Hacker Newsnew | past | comments | ask | show | jobs | submitlogin

Is that true? If the only email address that a company has for a user is a forwarding address created through Sign In, wouldn't Apple banning the company from the App Store presumably also cause them to get rid of the email forward, meaning that nothing the company sends will actually reach the customer?



If a company is abusing Apple's users I'm sure that they could?

But you're right, it does give Apple power, just the same power that has already ceded to Facebook and Google through their logins.

The reality is that companies need to understand that user's are sick and tired of being spammed, and are rightly annoyed by needing to provide every company with their email address for no good [to the user] reason.

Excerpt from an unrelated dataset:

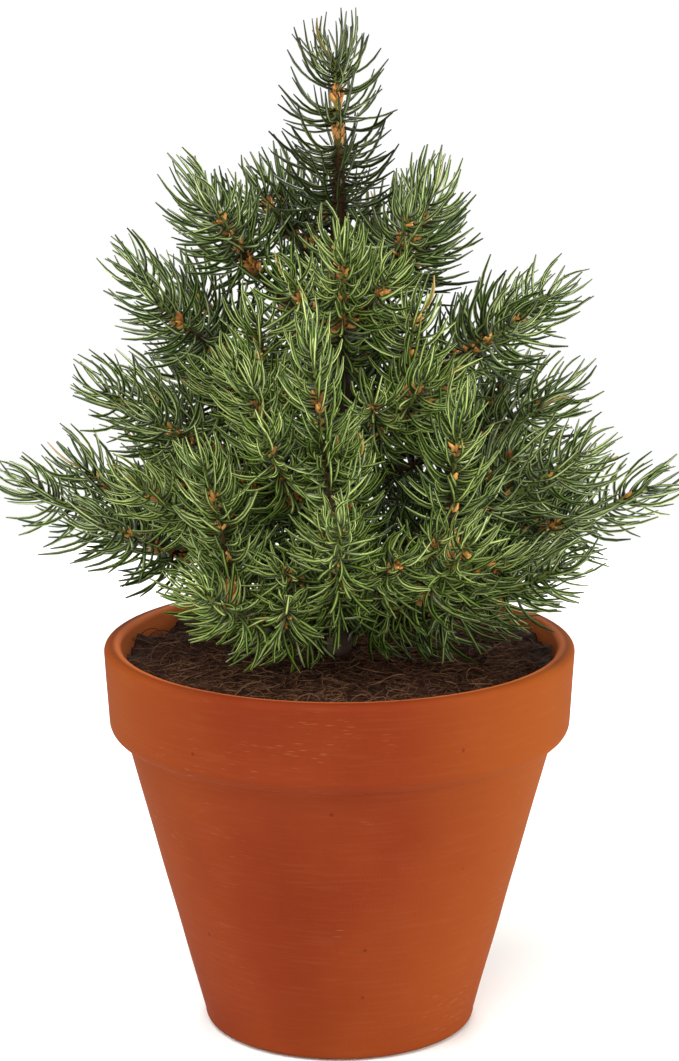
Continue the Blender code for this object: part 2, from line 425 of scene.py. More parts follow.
@dataclass(frozen=True)
class CoirFibre(Finish):
    """Coconut coir, dyed dark and glued: matt, near black between reddish fibres."""

    name: str = "coir_fibre_glued"
    roughness: float = 0.9
    shine: float = 0.15
    dark: str = "22120B"
    brown: str = "4A2D1E"
    straw: str = "6A4A36"

    def make(self) -> Material:
        """Returns the material: colour by fibre where one is set, clouded over the bed."""
        material, tree, shader = self.begin()
        place = add(tree, "ShaderNodeTexCoord").outputs["Object"]
        tone = add(tree, "ShaderNodeAttribute", attribute_name="tone").outputs["Fac"]
        clouds = {"Vector": place, "Scale": 420.0, "Detail": 5.0}
        cloud = add(tree, "ShaderNodeTexNoise", clouds).outputs["Fac"]
        total = add(tree, "ShaderNodeMath", {0: tone, 1: cloud}, operation="ADD")
        lowered = add(tree, "ShaderNodeMath", {0: total.outputs[0], 1: 0.3}, operation="SUBTRACT")
        ramp = add(tree, "ShaderNodeValToRGB", {"Fac": lowered.outputs[0]})
        stops = ramp.color_ramp.elements
        stops[0].color = linear(self.dark)
        stops[1].color = linear(self.straw)
        stops.new(0.6).color = linear(self.brown)
        self.joined(tree, shader, ramp.outputs["Color"], (cloud, 0.9, 0.0015))
        return material


@dataclass(frozen=True)
class Speckled(Finish):
    """A plain finish of two close colours in a fine speckle, with a bump of the same grain."""

    first: str = "808080"
    second: str = "909090"
    grain: float = 300.0
    depth: float = 0.0004

    def make(self) -> Material:
        """Returns the material."""
        material, tree, shader = self.begin()
        place = add(tree, "ShaderNodeTexCoord").outputs["Object"]
        speckle, colour = self.mottled(tree, place, self.grain, 3.0, self.first, self.second)
        self.joined(tree, shader, colour, (speckle, 0.5, self.depth))
        return material


# ---------------------------------------------------------------- geometry trees


def start_tree(name: str, source: str, numbers: dict[str, float], result: str, seeded: bool = True) -> tuple:
    """Starts a geometry tree with its named inputs and its output.

    Args:
        name: The tree's name.
        source: The name of the geometry that it takes.
        numbers: Each number input's name and default.
        result: The name of the geometry that it gives.
        seeded: Whether it takes a seed.

    Returns:
        The tree and its input sockets.
    """
    tree = bpy.data.node_groups.new(name, "GeometryNodeTree")
    sockets = tree.interface
    sockets.new_socket(source, in_out="INPUT", socket_type="NodeSocketGeometry")
    for label, value in numbers.items():
        sockets.new_socket(label, in_out="INPUT", socket_type="NodeSocketFloat").default_value = value
    if seeded:
        sockets.new_socket("Seed", in_out="INPUT", socket_type="NodeSocketInt").default_value = 1
    sockets.new_socket("Finish", in_out="INPUT", socket_type="NodeSocketMaterial")
    sockets.new_socket(result, in_out="OUTPUT", socket_type="NodeSocketGeometry")
    return tree, add(tree, "NodeGroupInput").outputs


def end_tree(tree: NodeTree, geometry: NodeSocket, given) -> NodeTree:
    """Sets the given finish on the geometry, hands it out, and returns the tree."""
    done = add(tree, "GeometryNodeSetMaterial", {"Geometry": geometry, "Material": given["Finish"]})
    add(tree, "NodeGroupOutput", {0: done.outputs[0]})
    return tree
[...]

I think the difference is that with a Facebook or Google login, companies could also easily just require that they get permission to see the user's email address (which isn't super uncommon to see with OAuth logins), so they wouldn't need continual access to OAuth after the first login (unless a user switched to a new email address and stopped checking the old one, which I think is somewhat rare).

I totally agree with your point that this is arguably a good thing, though; although I don't personally own or use any Apple products, there are fairly few services I'd want to sign up for that I'd want to ensure that they had my real email, and I'd be happy to make sharing my email address an opt-in choice rather than the default.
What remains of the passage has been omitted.